Sometimes audiences don’t have any idea that this discrimination against their cult favorites is taking place. Fans often confuse talent and critical acclaim with financial rewards and assume top Billboard positions and big contracts for artists who have never enjoyed either. Donnie, N’Dambi, Mica Paris, Lizz Wright, Maysa Leak, Oleta Adams, Kelly Price, Will Downing, Lalah Hathaway, Anthony David, Eric Roberson, Kevin Mahogany, Rosie Gaines and Toshi Reagon have never had a #1 Billboard Hot 100 or R&B hit or multi-platinum success as a solo artist and certainly not for a lack of talent or quality material. Some like Mica Paris has never even had a Top 10 U.S. hit and her singular talent is undeniable.
The above-listed artists operate in several disparate genres, some of which are certainly niches, but it is difficult to explain how a Mahogany or Reagon can’t even quite break through to the limited level of fame and fortune afforded by that genre. Even in jazz, a lustrous and internationally revered altos like Dianne Reeves and Cassandra Wilson have rarely seen the kind of label investment and chart success of contemporaries like Diana Krall. Luckily, fans have ensured that the names I’ve listed have had longer shelf lives in their career spans than many of those here today, gone tomorrow more commercially viable voices. Most make a respectable if not an enviable living as working artists, touring often, and selling well enough for smaller labels to release product on them every few years. Still, it has to smart when someone like The Dream can have a #1 album and few still know Bernhoft’s name.
Of course, there are always exceptions to the rules, most notably Anita Baker, Jill Scott, John Legend, and Toni Braxton – though Baker spent years grinding as a secretary in Detroit because record executives repeatedly told Baker that her deep, soothing voice was not commercial enough. All have had #1 platinum to multi-platinum albums, earned Grammys, and had money lavished on par with their gifts, each beating the industry discrimination against their lush, sultry instruments.
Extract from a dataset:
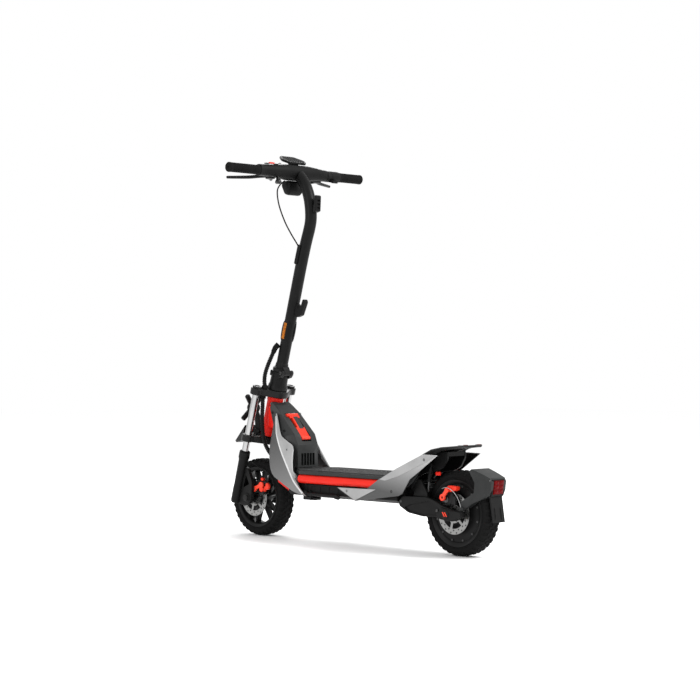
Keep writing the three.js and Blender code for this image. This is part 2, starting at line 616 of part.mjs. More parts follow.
// Calliper over the rear upper edge of the disc, bolted to the left leg.
const frontCaliperAt = { f: FRONT_AXLE.f - 38, t: FRONT_AXLE.t + 46 };
function frontCaliper() {
  const { f, t } = frontCaliperAt;
  const claw = box(f - 22, f + 22, 34, 60, t - 16, t + 28);
  const shoulder = box(f - 27, f - 10, 49, 60, t + 14, t + 34);
  const cover = join(drum(f - 4, t + 6, 21, 46, 60, 28), drum(f - 28, t + 18, 13, 46, 60, 20));
  const slot = box(f - 42, f + 40, ROTOR_Y - 2.5, ROTOR_Y + 5, t - 40, t + 23);
  const mount = prism([[f, t - 4], [f + 4, t + 16], [14, t + 24], [14, t - 20]], 52, 60);
  const tab = box(-2, 14, 52, 66, t - 20, t + 24);
  const legClear = rod([LEG_FORWARD, LEG_Y, -370], [LEG_FORWARD, LEG_Y, -150], 20.6, 24);
  return cut(join(claw, shoulder, cover, mount, tab), slot, legClear);
}
add(fork, 'front_caliper', frontCaliper(), MATT_BLACK);
add(fork, 'front_caliper_arm', leverLink(
  { x: frontCaliperAt.f - 6, z: frontCaliperAt.t + 16 },
  { x: frontCaliperAt.f + 26, z: frontCaliperAt.t - 9 }, 60.4, 65.6,
), ACCENT_ORANGE);

function frontRim() {
  const { f, t } = FRONT_AXLE;
  const barrel = wheelRing([
    [95, -RIM_HALF_WIDTH], [rimOuter, -RIM_HALF_WIDTH], [rimOuter, RIM_HALF_WIDTH], [95, RIM_HALF_WIDTH],
  ], f, t, 36, HEAD_ANGLE);
  const hub = drum(f, t, 27, -38, ROTOR_Y - GAP, 28);
  const spokes = Array.from({ length: 5 }, (_, i) => {
    const angle = (2 * Math.PI * i) / 5;
    const start = [f + 20 * Math.cos(angle), 0, t + 20 * Math.sin(angle)];
    return [-0.24, 0.24].map((spread) => {
      const end = [f + 98 * Math.cos(angle + spread), 0, t + 98 * Math.sin(angle + spread)];
      return rod(start, end, 9, 8);
    });
  }).flat();
  return cut(join(barrel, hub, ...spokes), drum(f, t, hubBore, -60, 60, 20));
}
add(fork, 'front_tyre', tyre(FRONT_AXLE.f, FRONT_AXLE.t, HEAD_ANGLE), TYRE_RUBBER);
add(fork, 'front_rim', frontRim(), MATT_BLACK);
add(fork, 'front_rotor', rotor(FRONT_AXLE.f, FRONT_AXLE.t), STEEL);

// ---------------------------------------------------------------- stem and handlebar
const stemCurve = [
  [0, 172], [0, 260], [0, 400], [0, 540], [-2, 620], [-6, 690],
].map(([f, t]) => [HEAD.x + f * Math.cos(HEAD_ANGLE) - t * Math.sin(HEAD_ANGLE), 0,
  HEAD.z + f * Math.sin(HEAD_ANGLE) + t * Math.cos(HEAD_ANGLE)]);
const stemTopBend = [[235, 0, 1158], [242, 0, 1208], [258, 0, 1250], [283, 0, 1284], [300, 0, 1300]];

function stemTube() {
  const { f, t } = FOLD_PIVOT;
  const column = tube([...stemCurve, ...stemTopBend], 21, 12, 20);
  const flange = inFrame(rod([0, 0, 147.8], [0, 0, 186], 32, 20, 23));
  const knuckle = inFrame(drum(f, t, 10, -14, 14, 14));
  const web = inFrame(prism([
    [f - 8, t + 5], [f, t + 1], [f + 12, t + 1], [-14, 149], [-14, 172], [-24, 168],
  ], -14, 14));
  const knuckleClear = inFrame(drum(f, t, 11, -60, -14.2, 16));
  const knuckleClearLeft = inFrame(drum(f, t, 11, 14.2, 60, 16));
  const pinHole = inFrame(drum(f, t, 4.5, -40, 40, 16));
  const clampClear = drum(BAR.x, BAR.z, 31, -60, 60, 24);
  return cut(join(column, flange, knuckle, web), knuckleClear, knuckleClearLeft, pinHole, clampClear);
}
add(scooter, 'stem_tube', stemTube(), MATT_BLACK);

add(scooter, 'handlebar', drum(BAR.x, BAR.z, 11, -BAR_HALF + 4, BAR_HALF - 4, 20), MATT_BLACK);
const barHole = drum(BAR.x, BAR.z, 11 + GAP, -400, 400, 20);

// Cover over the middle of the bar, wider and thicker at the stem.
function barCover() {
  const section = (y, front, back, top, low) => [
    [BAR.x + front, y, BAR.z + 4], [BAR.x + front * 0.6, y, BAR.z + top],
    [BAR.x - back * 0.6, y, BAR.z + top], [BAR.x - back, y, BAR.z],
    [BAR.x - back * 0.5, y, BAR.z - low], [BAR.x + front * 0.7, y, BAR.z - low],
  ];
  const stations = [
    [180, 19, 19, 21, 19], [90, 26, 24, 25, 21], [42, 36, 26, 29, 25.5], [-42, 36, 26, 29, 25.5],
    [-90, 26, 24, 25, 21], [-140, 19, 19, 21, 19],
  ].map((numbers) => section(...numbers));
  const pieces = stations.slice(1).map((station, i) => hull([...stations[i], ...station]));
  return cut(join(...pieces), barHole);
}
add(scooter, 'bar_cover', barCover(), PLASTIC_BLACK);

// Six-sided display, tilted towards the rider on a short pedestal.
const DISPLAY_TILT = THREE.MathUtils.degToRad(24);
function display() {
  const outline = [[-34, -40], [-34, 40], [-6, 56], [34, 34], [34, -34], [-6, -56]];
  const pad = slab(outline, 0, 9).rotateY(-DISPLAY_TILT);
  pad.translate(BAR.x + 24, 0, BAR.z + 44);
  const pedestal = hull(bothSides([
    [BAR.x + 4, 16, BAR.z + 29.4], [BAR.x + 22, 16, BAR.z + 29.4],
    [BAR.x + 12, 20, BAR.z + 41], [BAR.x + 38, 20, BAR.z + 52],
  ]));
  return join(pad, pedestal);
}
add(scooter, 'display', display(), SCREEN);

add(scooter, 'bar_light', hull(bothSides([
  [352, 34, 1280], [352, 40, 1262], [346, 30, 1232], [322, 30, 1226], [310, 40, 1246], [318, 36, 1280],
])), PLASTIC_BLACK);

for (const [name, side] of [['left', 1], ['right', -1]]) {
  const from = side * (side > 0 ? GRIP_INNER_Y - 24.6 : GRIP_INNER_Y);
  const grip = rod([BAR.x, from, BAR.z], [BAR.x, side * BAR_HALF, BAR.z], GRIP_RADIUS, 24);
  const hole = rod([BAR.x, from - side, BAR.z], [BAR.x, side * (BAR_HALF - 3.6), BAR.z], 11 + GAP, 20);
  add(scooter, `grip_${name}`, cut(grip, hole), PLASTIC_BLACK);
}

// Twist-free thumb throttle: a ring beside the right grip with a short paddle.
function throttle() {
  const ring = drum(BAR.x, BAR.z, 20, -204, -141, 28);
  const paddle = prism([
    [BAR.x - 14, BAR.z - 12], [BAR.x - 34, BAR.z - 20], [BAR.x - 30, BAR.z - 27], [BAR.x - 4, BAR.z - 18],
  ], -176, -152);
  return cut(join(ring, paddle), drum(BAR.x, BAR.z, 11 + GAP, -220, -100, 20));
}
add(scooter, 'throttle', throttle(), PLASTIC_BLACK);

// Turn-signal slider and power button on the left of the cover.
add(scooter, 'turn_switch', box(BAR.x - 16, BAR.x - 4, 118, 138, BAR.z + 24.6, BAR.z + 30), ACCENT_ORANGE);
add(scooter, 'mode_button', rod([BAR.x - 6, 86, BAR.z + 27.4], [BAR.x - 6, 86, BAR.z + 31], 6, 16), STEEL);

// Brake levers: a perch end under the cover and a blade reaching past the fingers.
const LEVER_PIVOT = { x: BAR.x + 38, y: 118 };
function brakeLever(side) {
  const z = BAR.z - 14;
  const y = (value) => side * value;
  const hub = rod([LEVER_PIVOT.x, y(LEVER_PIVOT.y), z - 6], [LEVER_PIVOT.x, y(LEVER_PIVOT.y), z + 6], 9, 16);
  const root = hull([
    [LEVER_PIVOT.x - 6, y(116), z - 5], [LEVER_PIVOT.x + 6, y(116), z - 5],
    [LEVER_PIVOT.x - 6, y(116), z + 5], [LEVER_PIVOT.x + 6, y(116), z + 5],
    [BAR.x + 54, y(168), z - 11], [BAR.x + 66, y(168), z - 11],
    [BAR.x + 54, y(168), z - 1], [BAR.x + 66, y(168), z - 1],
  ]);
  const blade = hull([
    [BAR.x + 54, y(166), z - 11], [BAR.x + 66, y(166), z - 11], [BAR.x + 54, y(166), z - 1],
    [BAR.x + 66, y(166), z - 1], [BAR.x + 84, y(252), z - 14], [BAR.x + 94, y(252), z - 14],
    [BAR.x + 84, y(252), z - 6], [BAR.x + 94, y(252), z - 6],
  ]);
  return join(hub, root, blade);
}
add(scooter, 'brake_lever_left', brakeLever(1), MATT_BLACK);
add(scooter, 'brake_lever_right', brakeLever(-1), MATT_BLACK);

// Folding hook at the top of the stem and the bag hook half way down, both on its back.
const stemBack = (f, t) => [
  HEAD.x + f * Math.cos(HEAD_ANGLE) - t * Math.sin(HEAD_ANGLE),
  HEAD.z + f * Math.sin(HEAD_ANGLE) + t * Math.cos(HEAD_ANGLE),
];
add(scooter, 'stow_bracket', prism([
  [214, 1160], [197, 1164], [194, 1218], [203, 1222], [209, 1190], [211.5, 1186],
], -11, 11), PLASTIC_BLACK);
add(scooter, 'bag_hook', prism([
  stemBack(-22, 404), stemBack(-22, 362), stemBack(-36, 358), stemBack(-56, 371), stemBack(-64, 421),
  stemBack(-57, 430), stemBack(-48, 427), stemBack(-45, 396), stemBack(-37, 386), stemBack(-30, 392),
  stemBack(-30, 404),
], -8, 8), PLASTIC_BLACK);

// ---------------------------------------------------------------- cables
// Brake cable from the left lever to its guide on the stem.
add(scooter, 'brake_cable', tube([
  [322, 47, 1277], [320, 71, 1261], [318, 86, 1236], [305, 89, 1186], [290, 75, 1128], [278, 56, 1085],
  [269, 32, 1045], [272, 26, 1030],
], 2.6, 8, 18), PLASTIC_BLACK);

// Corrugated sleeve: out of the stem, over the folding joint to a clip on the upper crown.
add(scooter, 'harness_upper', tube([
  [392, 30, 680], [406, 36, 648], [420, 41, 616], [428, 46, 586], [427, 50, 562], [422, 52, 540],
], 8, 8, 14), PLASTIC_BLACK);
// From the crown clip down beside the head tube and in behind the left fairing.
add(scooter, 'harness_lower', tube([
  [429, 56, 502], [428, 58, 470], [428, 60, 421], [421, 60, 360], [404, 58, 322], [380, 56, 298],
  [352, 54, 286],
], 8, 8, 18), PLASTIC_BLACK);

export default scooter;
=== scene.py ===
"""Looks of the electric kick scooter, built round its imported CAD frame.

The frame is in metres, +X forward, +Y to the rider's left, +Z up. Shapes are drawn in
millimetres, in the scooter's own axes or in those of its tilted fork, and placed in the frame.
"""
import math

import bmesh
import bpy
from mathutils import Matrix, Vector


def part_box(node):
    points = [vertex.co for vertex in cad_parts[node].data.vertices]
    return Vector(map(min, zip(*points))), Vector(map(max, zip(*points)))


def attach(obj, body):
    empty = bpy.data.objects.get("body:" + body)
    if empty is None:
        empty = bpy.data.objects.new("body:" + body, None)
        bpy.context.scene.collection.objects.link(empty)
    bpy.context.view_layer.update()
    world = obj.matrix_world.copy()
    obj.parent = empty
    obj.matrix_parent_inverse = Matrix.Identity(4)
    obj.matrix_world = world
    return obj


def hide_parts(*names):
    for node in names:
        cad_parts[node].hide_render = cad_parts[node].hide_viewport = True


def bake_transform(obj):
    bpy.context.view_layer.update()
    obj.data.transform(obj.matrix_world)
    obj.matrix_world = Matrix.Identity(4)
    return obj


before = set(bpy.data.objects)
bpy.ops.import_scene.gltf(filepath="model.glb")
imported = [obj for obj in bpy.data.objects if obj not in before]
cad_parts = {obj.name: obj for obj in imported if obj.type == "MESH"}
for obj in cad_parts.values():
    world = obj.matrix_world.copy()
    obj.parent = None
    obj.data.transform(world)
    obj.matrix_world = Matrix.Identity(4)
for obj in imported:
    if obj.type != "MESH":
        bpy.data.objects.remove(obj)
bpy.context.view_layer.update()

AHEAD, LEFT, UP = (1, 0, 0), (0, 1, 0), (0, 0, 1)

# ------------------------------------------------------------------ driving dimensions, in mm
HEAD = (435, 0, 456)
HEAD_ANGLE = math.radians(16)
LEG_Y = 80
LEG_FORWARD = 20
FOLD = (-30, 148)
BAR_X, BAR_Z = 312, 1306
BAR_HALF = 320.5
PANEL_Y = 103.5
RAIL_Y, RAIL_Z = 88, 223
PIVOT = (-305, 163)
ROTOR_Y = 42
LEG_BORE = 12.9
LEG_EYE = 22  # radius of a crown's eye round a fork leg
AXLE_BORE = 8.4
SIDES = (("left", 1), ("right", -1))
SHARP = 0.01  # how far the edge of a cutting tool is softened

SHIFT_AHEAD = 0.0105
METRES = 0.001
SCOOTER = Matrix.Translation((SHIFT_AHEAD, 0, 0)) @ Matrix.Scale(METRES, 4)
HEAD_AXES = Matrix.Translation(HEAD) @ Matrix.Rotation(-HEAD_ANGLE, 4, "Y")
FORK = SCOOTER @ Matrix.Translation(HEAD) @ Matrix.Rotation(-HEAD_ANGLE, 4, "Y")


def centre_of(node, space=SCOOTER):
    low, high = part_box(node)
    return space.inverted() @ ((low + high) / 2)


FRONT_HUB = centre_of("front_tyre")
REAR_HUB = centre_of("rear_tyre")


# ------------------------------------------------------------------ making meshes
def turn(step, count):
    """The angle of one step out of a full circle of steps."""
    return 2 * math.pi * step / count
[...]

It hasn’t always been this way, especially among men: artists like Otis Redding, Lou Rawls, Jerry Butler, Percy Sledge, Sam & Dave, David Ruffin, Bill Withers and, of course, Barry White all enjoyed enviable commercial success and became legends. Then, female fans wanted a gruff, directive, and vocally virile man serenading them and men wanted a man whose voice they respected and could try to match in their cars and shower. Successful boy groups once always managed to have a churchy baritone who was a if not the signature voice of that group, be it Levi Stubbs of the Four Tops and Marvin Junior of The Dells or ‘90s starring leads like Aaron Hall of Guy and Sisqó of Dru Hill. Sometime after the fall of Boyz II Men, the subsequent handful of boy groups have been nearly universal trios and quartets of high tenors. For solo male artists it’s even worse, from Trey Songz and Chris Brown to skyscraping newcomers like Daley and Miguel, the landscape is littered with soft and high crooning to swooning teens with few other keynotes being allowed into the club. Radio and labels have been clear: no baritones and certainly no bass singers allowed, especially for solo artists. It makes one wonder how a phenomenal up and comer like Kwabena “Kwabs” Adjepong and Gary Clark, Jr. or deep-voice fronted bands like Vintage Trouble or The Revelations featuring Tré Williams will ever be able to breakthrough.
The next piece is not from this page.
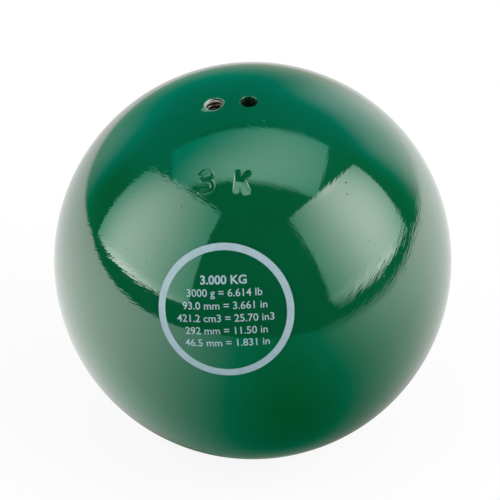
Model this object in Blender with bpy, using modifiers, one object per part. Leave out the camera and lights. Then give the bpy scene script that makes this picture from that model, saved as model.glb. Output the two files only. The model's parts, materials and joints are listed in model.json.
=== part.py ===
"""Shot put of 3 kg: a turned cast-iron ball with a tapped hole and a plain hole near its top, a round
film label on its front, and a lead trim weight that a set screw holds in the tapped hole.

Metres, +Z up. The origin is the ball's lowest point. The stamped and labelled side faces -Y."""

import math

import bpy

# The ball
BALL_DIAMETER = 0.0930
BALL_SEGMENTS = 88
BALL_RINGS = 44

# The two drilled holes. Both run along a radius of the ball, and both end in a drill point.
TAP_BORE_DIAMETER = 0.0039
TAP_BORE_DEPTH = 0.0160
PLAIN_BORE_DIAMETER = 0.0039
PLAIN_BORE_DEPTH = 0.0100
DRILL_POINT_ANGLE = math.radians(118)
MOUTH_CHAMFER = 0.00025
BORE_STEPS = 32

# Where the holes lie: they lean back from the top, the tapped one leans to the left as well, and the
# plain one follows it to the right, this far along the ball's surface
HOLES_LEAN_BACK = math.radians(4.85)
TAPPED_LEANS_LEFT = math.radians(10.95)
HOLE_SPACING = 0.0080

# The set screw, at the diameter of its thread's core
SCREW_LENGTH = 0.0064
SCREW_CLEARANCE = 0.0001
SCREW_TOP_CHAMFER = 0.0003
SCREW_POINT_CHAMFER = 0.0006
CUP_DIAMETER = 0.0021
CUP_DEPTH = 0.0006
SOCKET_ACROSS_FLATS = 0.00238
SOCKET_DEPTH = 0.0024
SCREW_STEPS = 24

# The trim weight under the screw
SLUG_LENGTH = 0.0040
SLUG_CLEARANCE = 0.0001
SLUG_CHAMFER = 0.0002

# Pieces that bear on each other keep this gap
SEAT_GAP = 0.0003

# The label, a disc cut flat and laid over the ball
LABEL_DIAMETER = 0.0314
LABEL_THICKNESS = 0.0001
LABEL_GLUE = 0.0001
LABEL_LEANS_FORWARD = math.radians(60.7)
LABEL_TURNS_LEFT = math.radians(8.8)
LABEL_STEPS = 48
LABEL_ARC_POINTS = 10

# Colours as linear RGB
ENAMEL_GREEN = (0.004, 0.105, 0.043)
PRINT_GREY = (0.60, 0.65, 0.70)
LEAD_GREY = (0.28, 0.29, 0.31)
OXIDE_BLACK = (0.035, 0.035, 0.038)

SMOOTH_ANGLE = math.radians(35)
CUTTER_OVERSHOOT = 0.001
MERGE_DISTANCE = 0.000001

BALL_RADIUS = BALL_DIAMETER / 2


def clear_scene():
    for obj in list(bpy.data.objects):
        bpy.data.objects.remove(obj, do_unlink=True)


def new_collection(name):
    collection = bpy.data.collections.new(name)
    bpy.context.scene.collection.children.link(collection)
    return collection


def make_material(name, colour, roughness, metallic):
    material = bpy.data.materials.new(name)
    material.use_nodes = True
    shader = material.node_tree.nodes["Principled BSDF"]
    shader.inputs["Base Color"].default_value = (*colour, 1.0)
    shader.inputs["Roughness"].default_value = roughness
    shader.inputs["Metallic"].default_value = metallic
    return material


def move_to(obj, collection):
    for other in list(obj.users_collection):
        other.objects.unlink(obj)
    collection.objects.link(obj)


def smooth(mesh):
    mesh.shade_smooth()
    mesh.set_sharp_from_angle(angle=SMOOTH_ANGLE)


def new_axis(name, rotation, collection):
    """An empty at the ball's centre whose +Z points out of the ball along one radius."""
    axis = bpy.data.objects.new(name, None)
    axis.empty_display_size = BALL_RADIUS / 2
    axis.location = (0, 0, BALL_RADIUS)
    axis.rotation_euler = rotation
    collection.objects.link(axis)
    return axis


def turned(name, profile, steps, parent, height, collection):
    """A solid turned round its own Z axis. The profile is (radius, height) points, from top to bottom."""
    mesh = bpy.data.meshes.new(name)
    points = [(radius, 0, z) for radius, z in profile]
    edges = [(i, i + 1) for i in range(len(points) - 1)]
    mesh.from_pydata(points, edges, [])
    obj = bpy.data.objects.new(name, mesh)
    screw = obj.modifiers.new("turn", "SCREW")
    screw.axis = "Z"
    screw.angle = math.tau
    screw.steps = steps
    screw.render_steps = steps
    screw.use_merge_vertices = True
    screw.merge_threshold = MERGE_DISTANCE
    screw.use_smooth_shade = True
    obj.parent = parent
    obj.location = (0, 0, height)
    collection.objects.link(obj)
    return obj


def cut(obj, cutter):
    cutter.hide_render = True
    cutter.display_type = "WIRE"
    boolean = obj.modifiers.new("cut " + cutter.name, "BOOLEAN")
    boolean.operation = "DIFFERENCE"
    boolean.solver = "EXACT"
    boolean.object = cutter


def drill_point_height(radius):
    """How far a drill's point reaches past the end of the full bore."""
    return radius / math.tan(DRILL_POINT_ANGLE / 2)


def drill(name, diameter, depth, axis, cutters):
    """A cutter for one hole: drill point, straight bore and chamfered mouth."""
    radius = diameter / 2
    above = MOUTH_CHAMFER + CUTTER_OVERSHOOT
    profile = [
        (0, CUTTER_OVERSHOOT),
        (radius + above, CUTTER_OVERSHOOT),
        (radius, -MOUTH_CHAMFER),
        (radius, -depth),
        (0, -depth - drill_point_height(radius)),
    ]
    return turned(name, profile, BORE_STEPS, axis, BALL_RADIUS, cutters)


def make_ball(tapped_axis, plain_axis, parts, cutters):
    bpy.ops.mesh.primitive_uv_sphere_add(
        segments=BALL_SEGMENTS,
        ring_count=BALL_RINGS,
        radius=BALL_RADIUS,
        location=(0, 0, BALL_RADIUS),
    )
    ball = bpy.context.object
    ball.name = "shot_body"
    ball.data.name = "shot_body"
    move_to(ball, parts)
    smooth(ball.data)
    cut(ball, drill("tapped_bore", TAP_BORE_DIAMETER, TAP_BORE_DEPTH, tapped_axis, cutters))
    cut(ball, drill("plain_bore", PLAIN_BORE_DIAMETER, PLAIN_BORE_DEPTH, plain_axis, cutters))
    return ball


def make_slug(axis, parts):
    """The lead weight: its lower end has the drill point's cone, so that it beds down in the hole."""
    radius = TAP_BORE_DIAMETER / 2 - SLUG_CLEARANCE
    profile = [
        (0, SLUG_LENGTH),
        (radius - SLUG_CHAMFER, SLUG_LENGTH),
        (radius, SLUG_LENGTH - SLUG_CHAMFER),
        (radius, 0),
        (0, -drill_point_height(radius)),
    ]
    height = BALL_RADIUS - TAP_BORE_DEPTH + SEAT_GAP
    return turned("ballast_slug", profile, SCREW_STEPS, axis, height, parts)


def make_set_screw(axis, parts, cutters):
    """The set screw: a hexagonal socket in its top and a cup point that bites on the lead."""
    radius = TAP_BORE_DIAMETER / 2 - SCREW_CLEARANCE
    profile = [
        (0, SCREW_LENGTH),
        (radius - SCREW_TOP_CHAMFER, SCREW_LENGTH),
        (radius, SCREW_LENGTH - SCREW_TOP_CHAMFER),
        (radius, SCREW_POINT_CHAMFER),
        (CUP_DIAMETER / 2, 0),
        (0, CUP_DEPTH),
    ]
    height = BALL_RADIUS - TAP_BORE_DEPTH + SEAT_GAP + SLUG_LENGTH + SEAT_GAP
    screw = turned("set_screw", profile, SCREW_STEPS, axis, height, parts)
    cut(screw, make_socket(screw, cutters))
    return screw


def make_socket(screw, cutters):
    """The cutter for the hexagonal socket, standing proud of the screw's top."""
    corner_radius = SOCKET_ACROSS_FLATS / 2 / math.cos(math.pi / 6)
    height = SOCKET_DEPTH + CUTTER_OVERSHOOT
    bpy.ops.mesh.primitive_cylinder_add(vertices=6, radius=corner_radius, depth=height)
    socket = bpy.context.object
    socket.name = "hex_socket"
    move_to(socket, cutters)
    socket.parent = screw
    socket.location = (0, 0, SCREW_LENGTH - SOCKET_DEPTH + height / 2)
    return socket


def arc(radius, angle, count):
    """Points from the pole down to this angle from it, as (radius, height)."""
    turns = [angle * i / (count - 1) for i in range(count)]
    return [(radius * math.sin(t), radius * math.cos(t)) for t in turns]


def make_label(axis, parts):
    """The label: a film of even thickness that follows the ball."""
    inner = BALL_RADIUS + LABEL_GLUE
    outer = inner + LABEL_THICKNESS
    reach = LABEL_DIAMETER / 2 / BALL_RADIUS
    top = arc(outer, reach, LABEL_ARC_POINTS)
    underside = arc(inner, reach, LABEL_ARC_POINTS)
    profile = top + underside[::-1]
    return turned("label_film", profile, LABEL_STEPS, axis, 0, parts)


def main():
    clear_scene()
    parts = new_collection("shot_put")
    cutters = new_collection("cutters")

    spacing_angle = HOLE_SPACING / BALL_RADIUS
    tapped_turn = (-HOLES_LEAN_BACK, -TAPPED_LEANS_LEFT, 0)
    plain_turn = (-HOLES_LEAN_BACK, -TAPPED_LEANS_LEFT + spacing_angle, 0)
    label_turn = (LABEL_LEANS_FORWARD, 0, -LABEL_TURNS_LEFT)
    tapped_axis = new_axis("tapped_hole_axis", tapped_turn, parts)
    plain_axis = new_axis("plain_hole_axis", plain_turn, parts)
    label_axis = new_axis("label_axis", label_turn, parts)

    ball = make_ball(tapped_axis, plain_axis, parts, cutters)
    slug = make_slug(tapped_axis, parts)
    screw = make_set_screw(tapped_axis, parts, cutters)
    label = make_label(label_axis, parts)

    ball.data.materials.append(make_material("green_enamel", ENAMEL_GREEN, 0.12, 0.0))
    slug.data.materials.append(make_material("lead", LEAD_GREY, 0.55, 0.9))
    screw.data.materials.append(make_material("black_oxide_steel", OXIDE_BLACK, 0.35, 0.9))
    label.data.materials.append(make_material("label_print", PRINT_GREY, 0.15, 0.0))


main()
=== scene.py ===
# %% [markdown]
# # Dressing an iron shot
#
# The ball comes in from CAD as four plain solids: the ball with its two holes, a label, a set screw and
# a trim weight. This lesson gives each of them the shape and the finish that the eye looks for: gloss
# enamel over wheel marks, a stamped weight mark, a torn thread mouth, print on a clear film, threads.
#
# The CAD frame is loaded first. Everything below is in metres and in its frame, +Z up, with the ball
# resting on the origin.

# %% The frame
import json
import math

import bpy
from mathutils import Euler, Matrix, Vector


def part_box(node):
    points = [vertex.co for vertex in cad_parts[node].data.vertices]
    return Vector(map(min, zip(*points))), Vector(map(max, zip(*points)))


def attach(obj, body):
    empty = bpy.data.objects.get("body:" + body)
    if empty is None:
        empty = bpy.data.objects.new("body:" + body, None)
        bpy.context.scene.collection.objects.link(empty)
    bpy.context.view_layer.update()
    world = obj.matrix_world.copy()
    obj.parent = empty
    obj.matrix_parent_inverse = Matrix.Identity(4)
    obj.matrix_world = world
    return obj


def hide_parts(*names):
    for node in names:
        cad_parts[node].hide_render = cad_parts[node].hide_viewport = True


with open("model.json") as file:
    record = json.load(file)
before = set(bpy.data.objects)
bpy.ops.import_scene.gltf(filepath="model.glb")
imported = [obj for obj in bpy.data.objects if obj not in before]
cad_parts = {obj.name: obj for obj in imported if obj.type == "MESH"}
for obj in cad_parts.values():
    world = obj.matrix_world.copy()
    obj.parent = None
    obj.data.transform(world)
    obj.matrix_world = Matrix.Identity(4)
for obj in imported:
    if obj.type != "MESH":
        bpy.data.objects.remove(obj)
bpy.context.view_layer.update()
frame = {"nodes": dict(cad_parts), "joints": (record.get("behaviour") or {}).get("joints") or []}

MM = 0.001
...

Why does it even matter that Tamia’s version of “You Put A Move On My Heart” is better known than the original by Mica Paris? Are baritones and lower-range altos really better or more deserving singers than tenors and sopranos? Well, no. But, discrimination against rootsy, lower, thicker, grittier, and dare I say undeniably blacker voices (voices whose tone, resonance, and cadence reads old Southern Soul, blues, or Negro spiritual) is wrong and it’s time we call a thing a thing, people. Popular music is consistently fickle and changing, but we are in a twenty-plus year period where radio and labels are discriminating against voices that read “heavy” and “mature,” even if the artist is young and gorgeous. Listeners are never even given the chance to hear many of these artists to judge for themselves, with few exceptions. That a Big Maybelle might never have gotten a chance to record a timeless record like “Candy” had today’s aesthetic standard been the order of the day back then is, well, disgusting. More than wanting to give talents like Kwabs, Jose James, Jazmine Sullivan or Rebecca Ferguson a real shot at superstardom, I want the next generation of would-be singers to know that there is space for their earthy voices in the world. Without Marvin Junior there would never have been a Teddy Pendergrass. No Charlie Wilson? Then there'd be no Aaron Hall, K-Ci or Sisqo. Young artists-in-the-making need influences that affirm what they do and to know that how they sound has precedent and value. And, while the world no longer revolves around radio, depressingly far too many are still dependent on it to set the soundtracks they accept for their lives.
If for no other reason, the prospect of nothing but a future of Chris, Miquel, Usher and Trey wanna-bes should be inspiration enough to lend more consistent and louder support for artists with weight and body to their voices. You can start in your feedback and requests to radio, Djs, podcasters, bloggers, tastemakers, and even label folks. If nothing else you can lend a more supportive ear and more compassionate understanding to the plight of the resonance privileged when they ka-vetch like Effie White about their pain from “the industry.” The Effies of the world aren’t making it up. Gerald Levert tragically died not feeling like he ever cracked mainstream success or had his talents fully valued by the American public, and yet he enjoyed a level of fame and commercial successful that many of his successors will never know. Let’s just hope like Effie White, Levert's heirs keep challenging our ears with a defiant “And I am tellin’ you, I’m not going…I’m staying, I’m staying and you’re gonna love me.” Some of us already do.